Quiero decir: la política electoral, sobre todo en sus momentos dramáticos, adquiere un inevitable carácter duelístico. Es, efectivamente, un duelo. Como todo duelo es una relación, negativa si se quiere, pero relación al fin. Sólo quien logre imponer su estilo en el duelo con el adversario logrará concitar el apoyo entusiasta de esas minorías (a veces mayorías) silenciosas las que, contagiadas por el ardor polémico, optarán por quien les parece ser el mejor combatiente político.

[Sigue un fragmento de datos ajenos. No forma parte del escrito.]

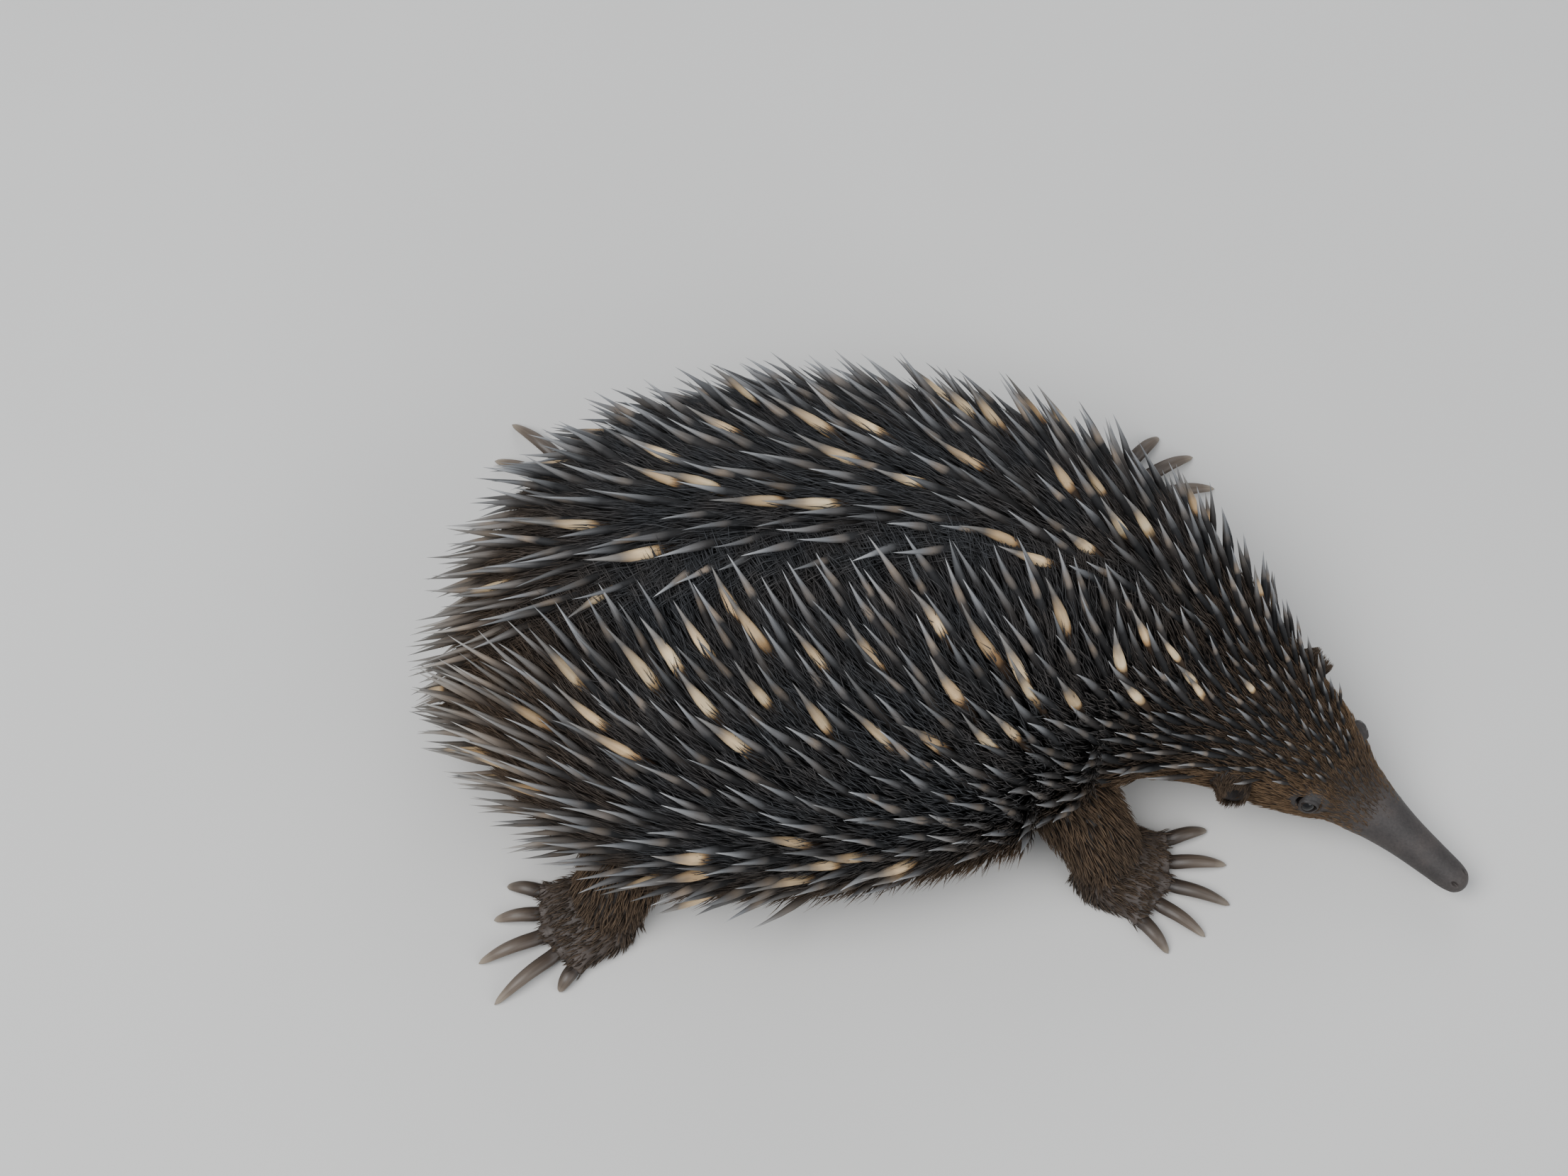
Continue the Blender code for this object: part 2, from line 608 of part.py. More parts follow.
def palm_middles(kind, side):
    """The middles of the sole of a foot, and the way that it points."""
    headings, (behind, before), _ = FEET[kind]
    heading = math.radians(headings[side])
    forward = np.array([math.cos(heading), math.sin(heading), 0.0])
    ankle = leg_path(kind, side)[-1]
    ankle[2] = PALM_MIDDLE
    return [ankle + forward * (behind + share * (before - behind)) for share, *_ in PALM], forward


def palm(name, kind, side, grown=0.0):
    middles, _ = palm_middles(kind, side)
    _, widths, heights = zip(*PALM)
    return tube(name, middles, widths, heights, FOOT_AROUND, grown)


def leg(kind, side, trunk_stops):
    """A short thick leg from the body down to the top of its foot."""
    path, radii = leg_path(kind, side), np.array(LEGS[kind][1])
    knots = np.linspace(0, 1, len(path))
    stops = np.linspace(0, 1, LEG_RINGS)
    middles = smooth_curve(knots, path)(stops)
    radii = smooth_curve(knots, radii[:, None])(stops)[:, 0]
    made = tube(f"{kind}_leg_{side}", middles, radii, radii, LEG_AROUND)
    trunk = body_length("trunk", trunk_stops, grown=GAP)
    foot = [palm("palm", kind, side, grown=GAP), *toes(kind, side, grown=GAP)]
    combine(made, [trunk, *foot], "DIFFERENCE")


def toe_lines(kind, side):
    """Where each toe starts and ends and the way it points, from the first toe to the last."""
    middles, forward = palm_middles(kind, side)
    left = np.array([-forward[1], forward[0], 0.0])
    for number in range(-2, 3):
        across = number * SIDES[side]
        fan = math.radians(across * TOE_FAN)
        ahead = math.cos(fan) * forward + math.sin(fan) * left
        start = middles[-1] - forward * (TOE_BACK + OUTER_TOE_BACK * abs(number)) + left * across * TOE_STEP
        start[2] = TOE_MIDDLE
        yield start, start + ahead * TOE_LENGTH, ahead


def toes(kind, side, grown=0.0):
    radii = [TOE_RADIUS, TOE_RADIUS * TOE_TAPER]
    lines = toe_lines(kind, side)
    return [tube("toe", [start, end], radii, radii, TOE_AROUND, grown) for start, end, _ in lines]


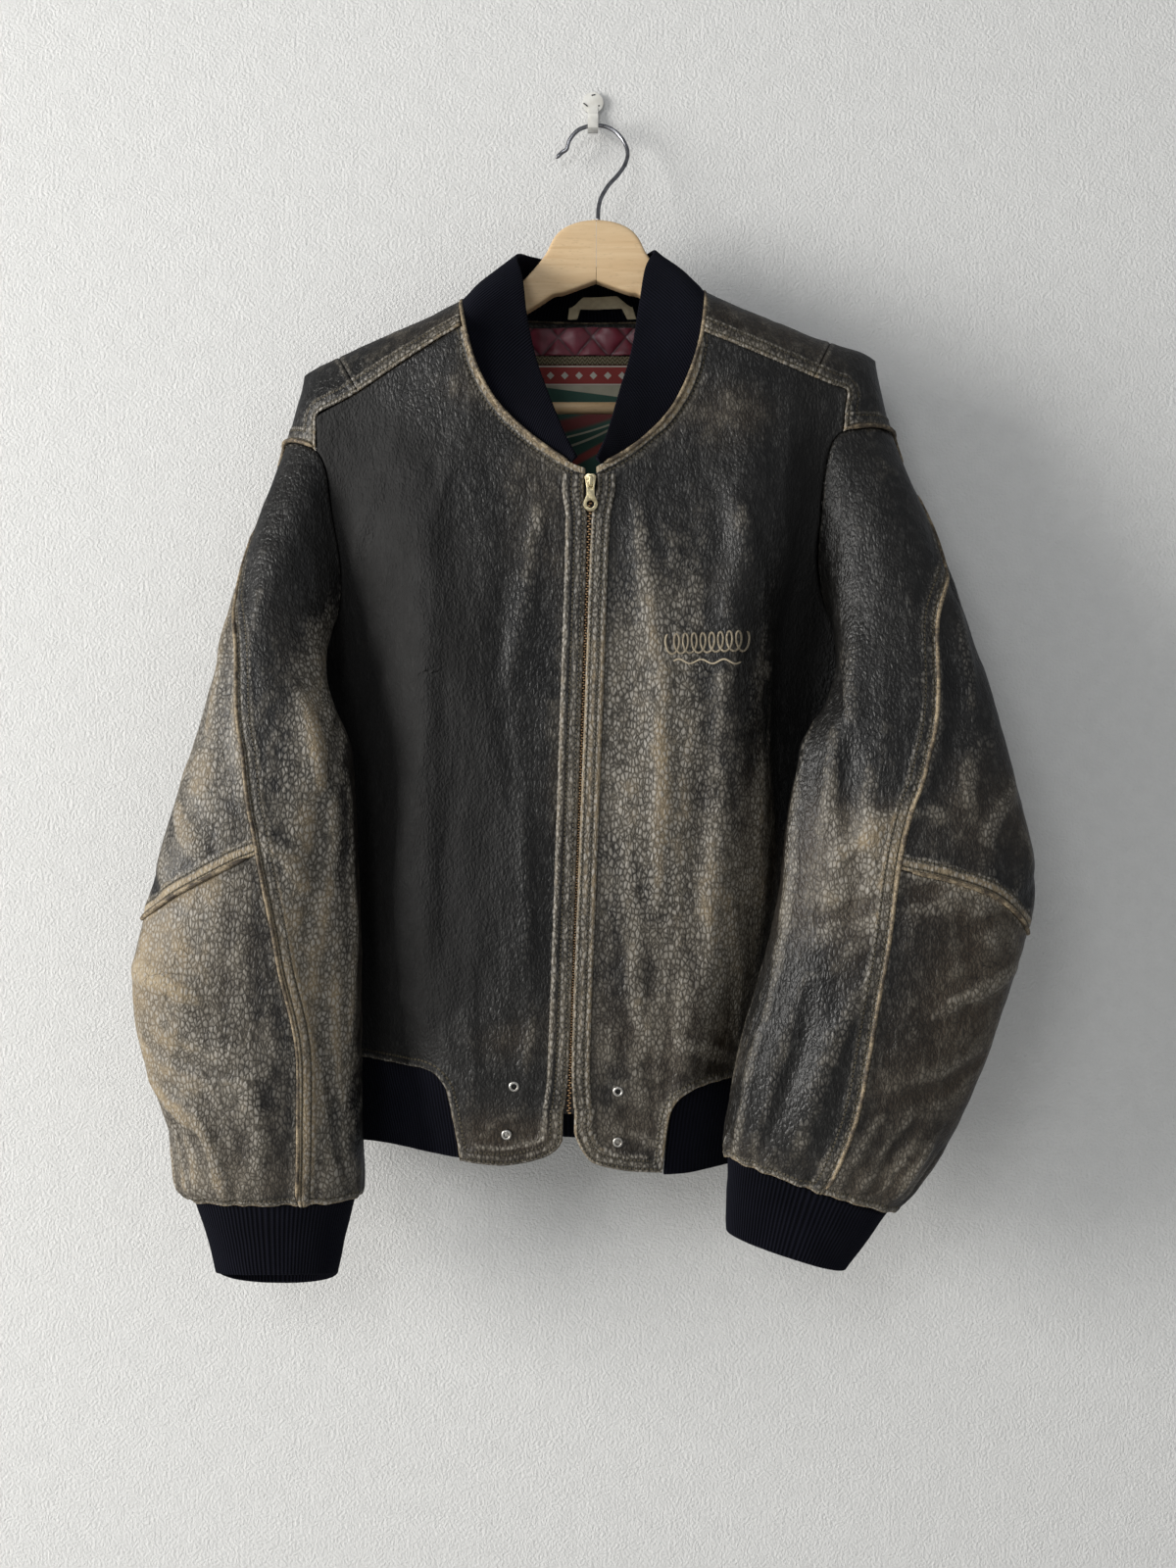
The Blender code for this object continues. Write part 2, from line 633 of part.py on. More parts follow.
def waistband_surface(u, v):
    """u from the left front corner round the back to the right one, v from the hem up."""
    quarter = u * 4
    side = LEFT if quarter < 2 else RIGHT
    share = quarter if side == LEFT else 4 - quarter
    if share < 1:
        start = RIB_START[side]
        across = start + math.sin(share * math.pi / 2) * (1 - start)
        top = front_hem_z(side, across - RIB_CLEAR)
        x = front_place(side, across, top)
        low = WAISTBAND_DROP.at(x / MM, "z") * MM
        z = low + v * (top - low)
        return body_point(front_place(side, across, z), z, 1)
    top = HEM_TOP_BACK * MM
    across = side * math.sin((2 - share) * math.pi / 2)
    low = WAISTBAND_DROP.at(across * 240, "z") * MM
    z = low + v * (top - low)
    return body_point(across * side_x(side, z), z, -1)


# ---- trim that follows the surfaces ----
def strip_surface(side, start, width, top, bottom):
    """A strip beside the zip on the front's face, u outwards, v from top to bottom."""
    def surface(u, v):
        z = (top + v * (bottom - top)) * MM
        x = zip_edge(side, z) + side * (start + u * width)
        return body_point(x, z, 1)
    return surface


def zip_surface(u, v):
    z = (ZIP_TOP + v * (ZIP_BOTTOM - ZIP_TOP)) * MM
    width = ZIP_WIDTH - GAP
    x = ZIP_LINE.at(z / MM, "x") * MM + (u - 0.5) * width
    return body_point(x, z, 1)


def back_patch(left, right, low, high):
    """A patch on the inside of the back, u to the right, v up. Places are in millimetres."""
    def surface(u, v):
        return body_point((left + u * (right - left)) * MM, (low + v * (high - low)) * MM, -1)
    return surface


def loop_surface(u, v):
    """The hanging loop's place on the collar's inner face."""
    place = LOOP_START + u * (LOOP_END - LOOP_START)
    return collar_surface(place / COLLAR_LAST, LOOP_LOW + v * (LOOP_HIGH - LOOP_LOW))


def body_normal(x, z, face):
    """The outward normal of the front (face 1) or the back (face -1)."""
    step = 0.0005
    reach = side_x(side_of(x), z)
    x_low, x_high = max(-reach, x - step), min(reach, x + step)
    z_high = max(z, min(z + step, shoulder_z(side_of(x), x)))
    along_x = body_point(x_high, z, face) - body_point(x_low, z, face)
    along_z = body_point(x, z_high, face) - body_point(x, z - step, face)
    return along_x.cross(along_z).normalized() * face


def facing(surface, face):
    """The normal of a surface that lies on the body's front or back."""
    def normal(u, v):
        point = surface(u, v)
        return body_normal(point.x, point.z, face)
    return normal


def waistband_normal(u, v):
    point = waistband_surface(u, v)
    return body_normal(point.x, point.z, -1 if 0.25 < u < 0.75 else 1)


# ---- mesh making ----
def material(name, colour, roughness, metallic=0.0):
    made = bpy.data.materials.new(name)
    made.use_nodes = True
    shader = made.node_tree.nodes["Principled BSDF"]
    shader.inputs["Base Color"].default_value = (*colour, 1)
    shader.inputs["Roughness"].default_value = roughness
    shader.inputs["Metallic"].default_value = metallic
    return made


def add_object(name, mesh, look):
    mesh.materials.append(look)
    made = bpy.data.objects.new(name, mesh)
    bpy.context.scene.collection.objects.link(made)
    return made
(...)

¿Cuál es entonces la estrategia para derrotar a un poderoso adversario político? Existen ejércitos de expertos especializados en fabricar candidaturas atendiendo al sonido de la voz, al peinado, a las frases hechas, a las falsas promesas y a otros aspectos de menor relevancia. Hay, sin embargo, una estrategia que nunca falla. Esa no es otra que decir la verdad. Decir la verdad mal o bien, pero decirla
La verdad será siempre recompensada. Y no hablo en sentido moral ni mucho menos religioso. Porque la verdad cuando se dice “se nota” y en la política, al ser pública, “se nota más”. La verdad, al develar a la mentira tiene -permítaseme decirlo así- un significado erótico. Su atracción puede ser, en la vida política, irresistible.
Probablemente Maquiavelo no estaría de acuerdo con la última conclusión. Pero al haber llegado a esta parte del artículo, eso no tiene para mí la menor importancia.